A movie about Pep’s life has been in development, on and off, for decades. Frankie Avalon was to play Pep in a film being developed in the 50's. In the late 60's, a company by the name of Falcone Pictures was set to make Pep’s film (per an article I found in the Hartford Courant) and rumor has it Al Pacino (I found no hard evidence, only word of mouth) was to play the elusive Pep in the late 70's, but that project fell apart, too. Ross Greenburg, former President of HBO Sports, wanted to make a Pep film in the late 80's, even shared his treatment with me a few years back, but that also did not happen. Pep is as elusive a film subject as he was a boxer. It’s up to me and Jim now. We have rights, we have support from key people in the film and boxing industries, and we’re 6 years into this thing.
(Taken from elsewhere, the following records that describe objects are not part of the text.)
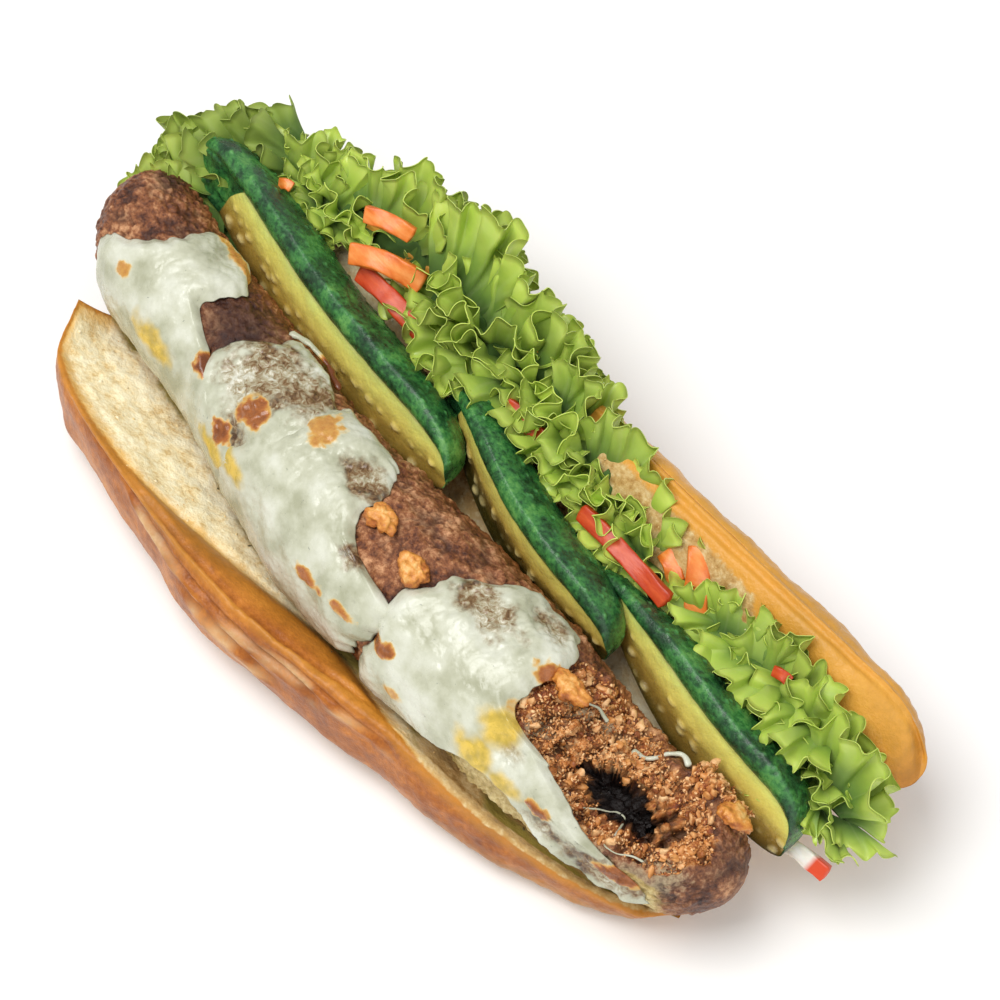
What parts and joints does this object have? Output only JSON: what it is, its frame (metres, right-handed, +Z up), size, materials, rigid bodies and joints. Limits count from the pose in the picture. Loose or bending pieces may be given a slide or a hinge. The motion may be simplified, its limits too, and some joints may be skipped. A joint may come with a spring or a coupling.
{
  "type": "banh mi sandwich",
  "caption": "Open filled bread roll with a long minced-meat log under melted cheese, pickled cucumber spears, carrot and pepper strips and curly leaf lettuce.",
  "frame": {"origin": "middle of the flat spot under the hinge of the roll, on the surface it rests on", "axes": "+X along the roll towards the torn end of the meat, +Y from the front half of the roll to the back half, +Z up"},
  "size_m": [0.269, 0.113, 0.0637],
  "materials": {
    "bread_crust": "baked golden crust with a cream crumb face",
    "browned_meat": "coarse browned minced meat, slightly greasy",
    "melted_cheese": "melted white cheese with a soft gloss",
    "toasted_cheese": "toasted, blistered cheese",
    "pickled_cucumber": "wet dark green skin and pale yellow-green flesh",
    "carrot": "moist cut carrot",
    "red_pepper": "moist cut red pepper",
    "white_radish": "moist cut white radish",
    "leaf_lettuce": "crisp frilled leaf"
  },
  "bodies": {
    "root": {"bread_roll": "bread_crust", "minced_meat_log": "browned_meat", "cheese_slice_1": "melted_cheese", "cheese_slice_2": "melted_cheese", "cheese_slice_3": "melted_cheese", "cheese_slice_4": "melted_cheese", "toasted_lump_1": "toasted_cheese", "toasted_lump_2": "toasted_cheese", "toasted_lump_3": "toasted_cheese", "toasted_lump_4": "toasted_cheese", "cucumber_spear_1": "pickled_cucumber", "cucumber_spear_2": "pickled_cucumber", "cucumber_spear_3": "pickled_cucumber", "carrot_strip_1": "carrot", "carrot_strip_2": "carrot", "carrot_strip_3": "carrot", "carrot_strip_4": "carrot", "pepper_strip_1": "red_pepper", "pepper_strip_2": "red_pepper", "pepper_strip_3": "red_pepper", "radish_strip_1": "white_radish", "lettuce_bunch_1": "leaf_lettuce", "lettuce_bunch_2": "leaf_lettuce"}
  },
  "joints": []
}
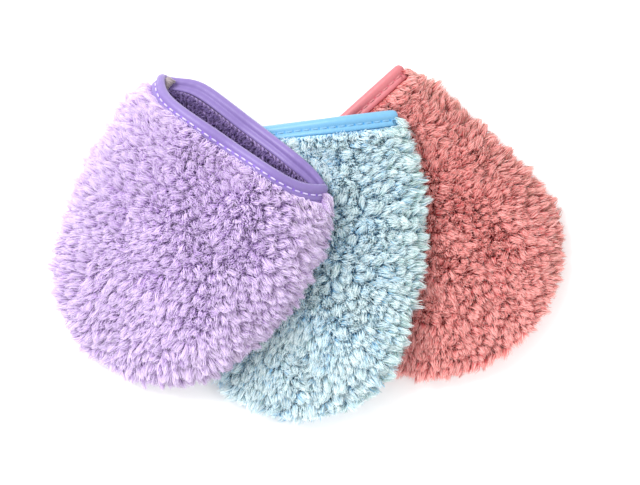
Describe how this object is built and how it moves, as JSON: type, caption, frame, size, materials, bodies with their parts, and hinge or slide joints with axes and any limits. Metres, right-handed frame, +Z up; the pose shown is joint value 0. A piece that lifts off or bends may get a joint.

It gets tougher everyday to “keep punching” as Pep always signed for fans, but we both believe, and we’ve come so far, and we’re closer than ever, and on those days when I’m ready to throw in the towel and tell Jim enough is enough, maybe Pep’s amazing story will continue to go untold, inevitably my phone rings for the first time all day and it’s 2:11, or I’m lost somewhere like I was in Boston not too long ago only to find I’m standing outside house number 211, or my birthday rolls around and I’m not thinking about 2/10 and the sand and sun outside my hotel room but of 2/11 and the greatest fighter you never heard of, the Hartford Tornado, the Will O’ the Wisp, Willie Pep.